A couple of days ago, a few of us home brewers took a trip to visit the Copper Dragon brewery in Skipton for a nice little tour, a couple of drinks, and some prize giving for our home brew competition. I got there a little late but still had a great time being showed around the plant by brewer Rob. There was not as big a turn out that I'd hoped there would be, but I guess some might have been a bit beer-ed-out the day after the IndyMan beer festival had closed... Oh well.. their loss..

The brewery itself is an impressive beast. At only a few years old it's still a very shiny beast too! They have a 90 barrel brew length kit (can it still be called a 'kit' at that size?!?) which is just about 7500 litres - that's a lot of beer!

It was interesting to see how the brewery is operated. The control panel above (Captain Rob's Helm) is pretty much where all the magic happens. Hard to believe you can brew 90 barrels of beer without having to move too far from a A4 sized screen. With no one having to shovel out mash tuns as well it all sounds rather civilized and relaxed!

It's very clear if you get to talk to Rob that he's a very passionate man when it comes to beer. He has some big plans for future brews, and I for one can't wait to try his specials as they come out. Be on the look out for a winter special and possible CDPorter. At the moment they have 4 large fermenters (5000 litres each) and 8 smaller ones... this is soon to change to 12 large fermenters so production is certainly set to increase.

I think some people tend to forget sometimes that the slightly bigger breweries can, and do, still make fantastic beer. They're not really the bad guys here. Not the boogy man, or the monstrous faceless co-operations. If you get a pint of Golden Pippin served correctly, it's a thing of beauty, and in my opinion, encapsulates a fantastic example of a 'Proper Yorkshire' pint.

Copper Dragon has a heart and a soul, and on a cold autumn night in Skipton it was showed to us that it is warm with a fiery passion for making great and consistently great beer. It's not a gamble when you buy a pint of Copper Dragon. Unless it's the end of the barrel you know what you're going to get - plain old good beer - that's something that should be praised.

Here's to beer.

Tuesday 2 October 2012

East vs West Coast IPA; A Call For Examples

In my latest IPA post, there was quite a call for West coast and East coast IPAs from America to have their own style categories. I can sort of see why. I can see a big difference between English and Scottish Ales and they're only a few hundred miles apart. I guess it makes sense for Ales that are a few thousand miles apart to be a little different... Point taken.

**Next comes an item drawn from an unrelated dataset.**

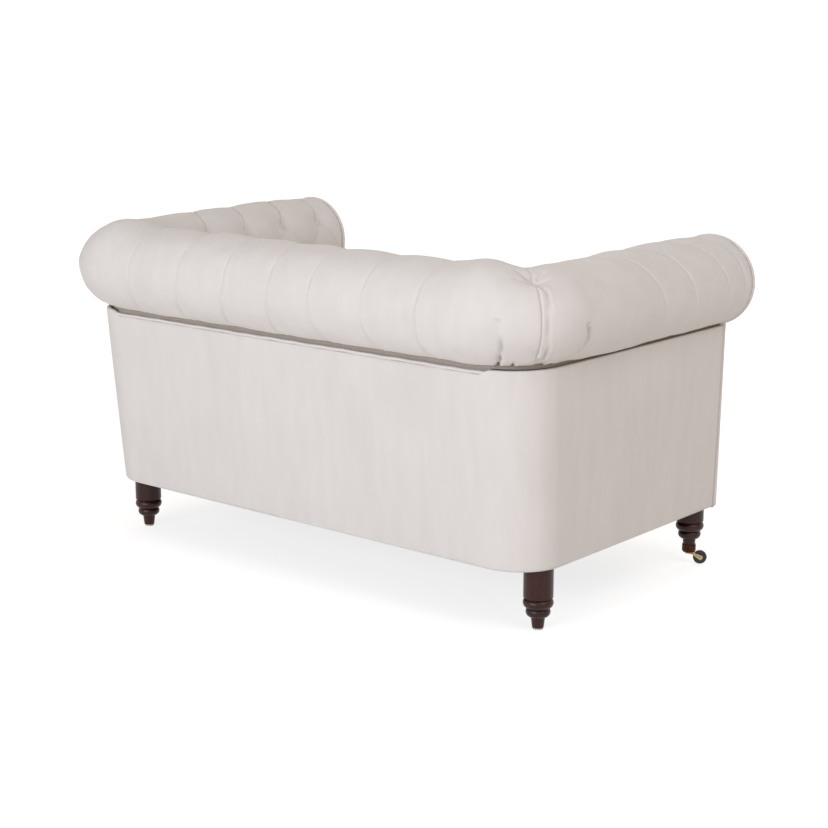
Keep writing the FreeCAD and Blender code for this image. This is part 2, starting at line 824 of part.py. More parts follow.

I've had my fair share of American IPAs, too many to remember to be honest, but I've never actually done a side by side (knowingly anyway) of a West and an East coast IPA together. I'm going to be gathering together a selection of each to pair off against each other, but that's where I need a little help. Whilst I've had plenty of US IPAs I don't know what characterises each side of the pond, and that's something I'm going to try find out.

Those who know me will probably know that Geography is one of, if not, my worst subjects. (or is it spelling and grammer...) Sure I can bore you with useless trivia about earthquakes and volcanoes, but when it comes to actual places, I'd have a hard time telling you where Manchester is in relation to Leeds... With this in mind if I was told where a beer was from in the US I'd probably (80% of the time) not really know which side it was from. Sure I know which side classics like Goose Island IPA and Brooklyn IPA come from, but if asked about others I usually have to look it up.

So I'm asking the beer blogoverse for more classic examples from both the West and the East coasts of the US and any that you think would work well against each other in displaying what's best about each side.